The method is simple: the condemned is strapped into a chair and a metal band, heavy leather strap, or other type of band is placed around the neck; the executioner stands behind the condemned and twists the cord or strap around a rod, tightening the band and strangling the person to death.
During the Inquisition, the Catholic clergy used garroting when interrogating a victim as it could make the unfortunate prisoner confess to just about anything. The torturer would twist the cord until the accused would almost pass out, then release it. Unfortunately, once the victim admitted his crime or exposed his friends, he was declared guilty and the strangulation completed.
In more modern times, garrotting was made more humane: an adjustable seat positioned the neck at an appropriate level, and as the garrote was tightened, a spike or sharp thin knife, placed in the wooden stake, was forced into the neck, severing the spinal cord and causing death.

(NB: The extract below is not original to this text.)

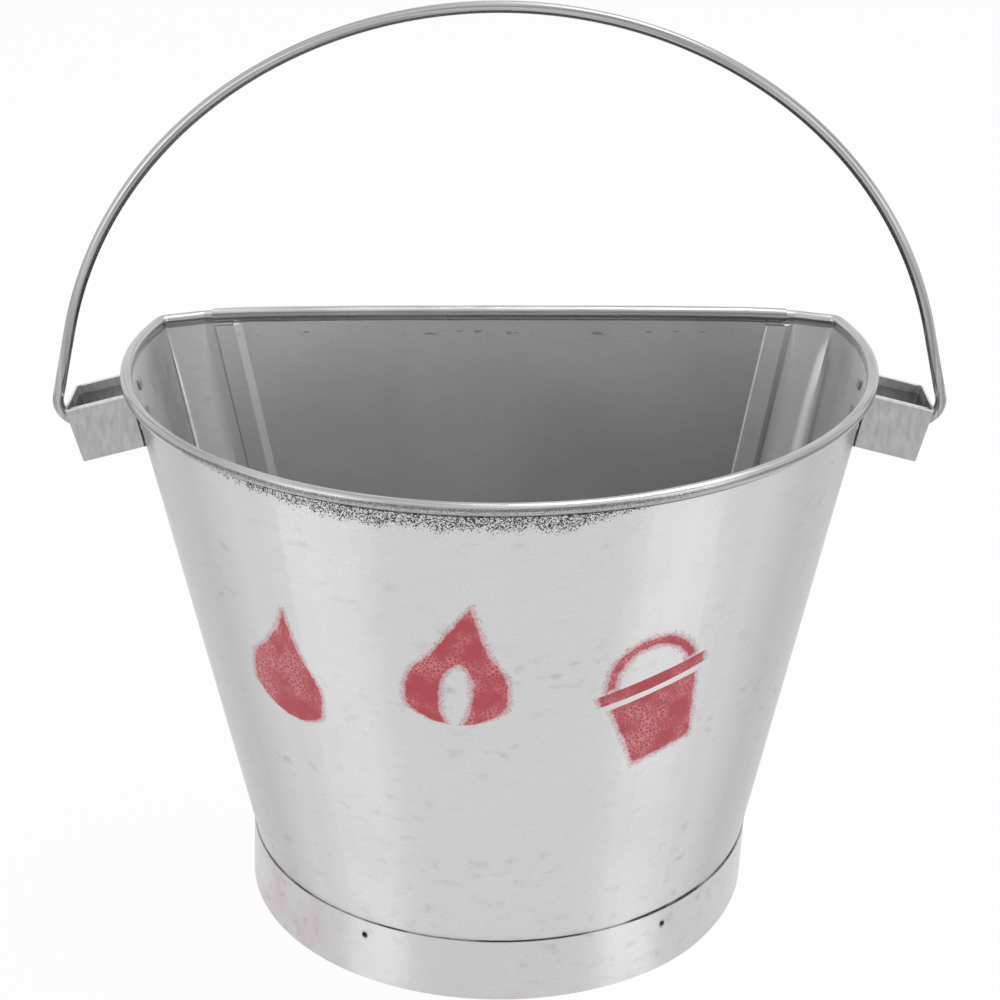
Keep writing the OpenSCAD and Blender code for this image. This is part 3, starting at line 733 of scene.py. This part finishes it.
def wall_painted_shadow(tree, at):
    """A painted shadow just off the round wall's outer face."""
    from_axis = add(tree, "VectorMath", [at["mm"], (0, -AXIS_Y, 0)], operation="ADD")
    from_axis = add(tree, "VectorMath", [from_axis, (1, 1, 0)], operation="MULTIPLY")
    from_axis = add(tree, "VectorMath", [from_axis], operation="LENGTH")
    wall = add(tree, "Math", [at["height"], SLOPE, TOP_RADIUS - RIM_Z * SLOPE],
               operation="MULTIPLY_ADD")
    off_wall = add(tree, "Math", [(from_axis, "Value"), wall], operation="SUBTRACT")
    off_shadow = add(tree, "Math", [off_wall, SHADOW_OFF_WALL], operation="SUBTRACT")
    off_shadow = add(tree, "Math", [off_shadow], operation="ABSOLUTE")
    return add(tree, "MapRange",
               {"Value": off_shadow, **ramp(SHADOW_OFF_WALL, 2 * SHADOW_OFF_WALL, 0.12)})


def hemmed_strap(tree, at):
    """Dull streaky zinc, with painted highlights on its hems and a painted shadow at the wall."""
    skin = zinc_skin(tree, at, "#ACACAC", 0.4, 0.0, 0.3)
    streaks = add(tree, "MapRange", {"Value": patches(tree, at["mm"], (1.8, 1.8, 6), 4.0),
                                     **ramp(*NOISE_SPAN, 0.87, 1.12)})
    return shaded(tree, skin, [hem_painted_highlight(tree, at), streaks, wall_painted_shadow(tree, at)])


STRAP_ZINC = sheet_material("hemmed_galvanised_strap", hemmed_strap)
print("pivot", np.round(pivot, 2).tolist(), "lug's end at x", round(LUG_END_X, 2))

# %% [markdown]
# ## The bar of the bail
# The bail is round bar that was pulled through a die, which left fine lines along its whole
# length. To follow them, its material measures how far a point lies from the middle of the
# bail's arc. The inner side is darkened with painted shade.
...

In April 1828, garrotting was declared the only civilian execution method in Spain. The last public execution in Spain was 1897. In March 1974, the last criminals actually garrotted in Spain were George Michael Weizel and Salvador Puig Antich, who had killed a police officer. Garrotting remained the official method of execution until 1978, when both the method and capital punishment were abolished.
In the 19th century the Principality of Andorra, a small country in the Pyrenees on the French-Spanish border, sanctioned garrotting as a method of execution, but never used it. The only execution in the country, in the 20th century, occurred in 1943, by firing squad, because a garrote executioner could not be found. Garrotting was officially abolished in Andorra in 1990, the last country to abandon this style of execution.